-- start of DATA BLOCK --

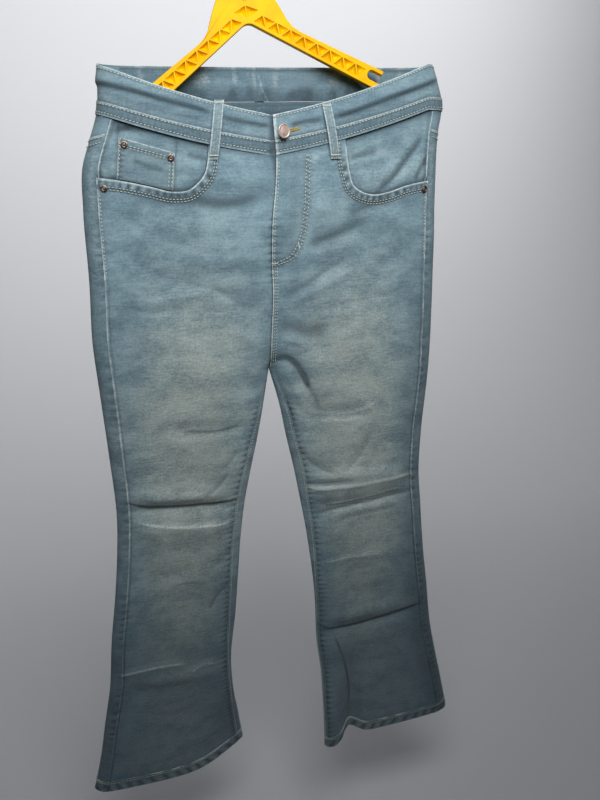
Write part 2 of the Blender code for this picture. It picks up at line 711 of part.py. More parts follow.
def back_pocket(side):
    """A five-sided patch pocket on the back panel, pointed at its foot."""
    name = "back_pocket_right" if side == RIGHT else "back_pocket_left"
    columns, rows = 8, 8
    middle = SCOOP_ZERO + side * BACK_POCKET_ACROSS
    grid = []
    for r in range(rows + 1):
        row = []
        for c in range(columns + 1):
            across = (c / columns - 0.5) * BACK_POCKET_WIDE * (1 - 0.10 * r / rows)
            foot = BACK_POCKET_TALL + BACK_POCKET_POINT * (1 - abs(2 * c / columns - 1))
            drop = BACK_POCKET_DROP + foot * r / rows
            row.append((side, back_share(side, drop, middle + across), drop))
        grid.append(row)
    return sheet(name, grid, LAYER_GAP + POCKET_CLOTH, POCKET_CLOTH, "denim")


def belt_loop(row):
    """A narrow strip sewn down at both ends and standing clear of the band between them."""
    steps = 8
    grid_out, grid_in = [], []
    for i in range(steps + 1):
        t = i / steps
        x, drop = row.x0 + (row.x1 - row.x0) * t, row.drop0 + (row.drop1 - row.drop0) * t
        foot = ease(t, 0.86, 1.0)
        clear = BAND_LIFT + LAYER_GAP + 0.0034 * math.sin(math.pi * t) ** 0.7
        clear = max(clear, (STRIP_LIFT + LAYER_GAP) * ease(t, 0.35, 0.5)) * (1 - foot) + LAYER_GAP * foot
        if row.face == "front" and foot == 0 and t > 0.5:
            clear = max(clear, STRIP_LIFT + LAYER_GAP)
        out_row, in_row = [], []
        for edge in (-0.5, 0.5):
            place_x = x + edge * LOOP_WIDE
            side = row.side
            middle = read(MIDDLE, "centre", drop)
            if (place_x - middle) * side < 0:
                side = -side
            find = front_share if row.face == "front" else back_share
            share = find(side, drop, place_x)
            outer, _ = spot(side, share, drop, clear + LOOP_CLOTH)
            inner, _ = spot(side, share, drop, clear)
            out_row.append(outer)
            in_row.append(inner)
        grid_out.append(out_row)
        grid_in.append(in_row)
    return shell(row.name, grid_out, grid_in, "denim")


# ---------------------------------------------------------------- metal
def turned(name, profile, steps, point, normal, material_name):
    """A solid of revolution from (radius, height) rows that start and end on its axis."""
    bm = bmesh.new()
    rings = []
    for radius, height in profile:
        if radius == 0:
            rings.append([bm.verts.new((0, 0, height))])
            continue
        angles = [2 * math.pi * i / steps for i in range(steps)]
        rings.append([bm.verts.new((radius * math.cos(a), radius * math.sin(a), height)) for a in angles])
    for low, high in zip(rings, rings[1:]):
        for i in range(steps):
            n = (i + 1) % steps
            if len(low) == 1:
                bm.faces.new((low[0], high[i], high[n]))
            elif len(high) == 1:
                bm.faces.new((low[i], high[0], low[n]))
            else:
                bm.faces.new((low[i], high[i], high[n], low[n]))
    turn = Vector((0, 0, 1)).rotation_difference(Vector(normal)).to_matrix().to_4x4()
    bm.transform(Matrix.Translation(Vector(point)) @ turn)
    return finish(name, bm, material_name)


def rivet(row):
    point, normal = spot(row.side, front_share(row.side, row.drop, row.x), row.drop, row.lift + LAYER_GAP)
    r, h = RIVET_RADIUS, RIVET_TALL
    profile = ((0, 0), (r, 0), (r, 0.35 * h), (0.72 * r, 0.8 * h), (0.4 * r, 0.55 * h), (0, h))
    return turned(row.name, profile, 14, point, normal, "rivet_metal")


def button():
    share = front_share(LEFT, BUTTON_DROP, BUTTON_X)
    point, normal = spot(LEFT, share, BUTTON_DROP, BAND_LIFT + LAYER_GAP + 0.0016)
    turn = Matrix.Rotation(BUTTON_TURN, 3, "Z")
    facing = turn @ Vector(normal)
    r, h, s, k = BUTTON_RADIUS, BUTTON_THICK, SHANK_RADIUS, SHANK_TALL
    profile = ((0, 0), (s, 0), (s, k), (0.8 * r, k), (r, k + 0.3 * h), (r, k + 0.7 * h), (0.9 * r, k + h), (0, k + h))
    return turned("button", profile, 28, point, facing, "button_metal")


# ---------------------------------------------------------------- hanger
def hanger_point(u, v):
    """The hanger's own plane, u across and v up from the apex, rolled into the garment's x and z."""
    x = APEX_X + u * math.cos(HANGER_ROLL) - v * math.sin(HANGER_ROLL)
    z = APEX_Z + u * math.sin(HANGER_ROLL) + v * math.cos(HANGER_ROLL)
    return x, z


def arm_point(side, along, up):
    """A place on one arm: along its lower edge from the apex, and square up from it."""
    u = side * (along * math.cos(ARM_ANGLE) + up * math.sin(ARM_ANGLE))
    return hanger_point(u, up * math.cos(ARM_ANGLE) - along * math.sin(ARM_ANGLE))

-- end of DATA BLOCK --

JOB: Restate the first line and every line after it, word for word, stopping once the line with "return sheet(name, grid, LAYER_GAP" is done.

TASK SOLUTION:
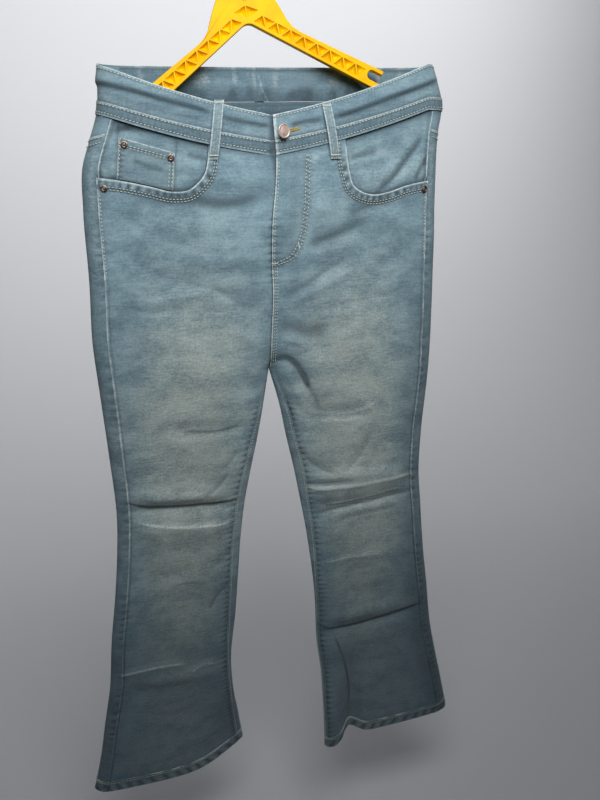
Write part 2 of the Blender code for this picture. It picks up at line 711 of part.py. More parts follow.
def back_pocket(side):
    """A five-sided patch pocket on the back panel, pointed at its foot."""
    name = "back_pocket_right" if side == RIGHT else "back_pocket_left"
    columns, rows = 8, 8
    middle = SCOOP_ZERO + side * BACK_POCKET_ACROSS
    grid = []
    for r in range(rows + 1):
        row = []
        for c in range(columns + 1):
            across = (c / columns - 0.5) * BACK_POCKET_WIDE * (1 - 0.10 * r / rows)
            foot = BACK_POCKET_TALL + BACK_POCKET_POINT * (1 - abs(2 * c / columns - 1))
            drop = BACK_POCKET_DROP + foot * r / rows
            row.append((side, back_share(side, drop, middle + across), drop))
        grid.append(row)
    return sheet(name, grid, LAYER_GAP + POCKET_CLOTH, POCKET_CLOTH, "denim")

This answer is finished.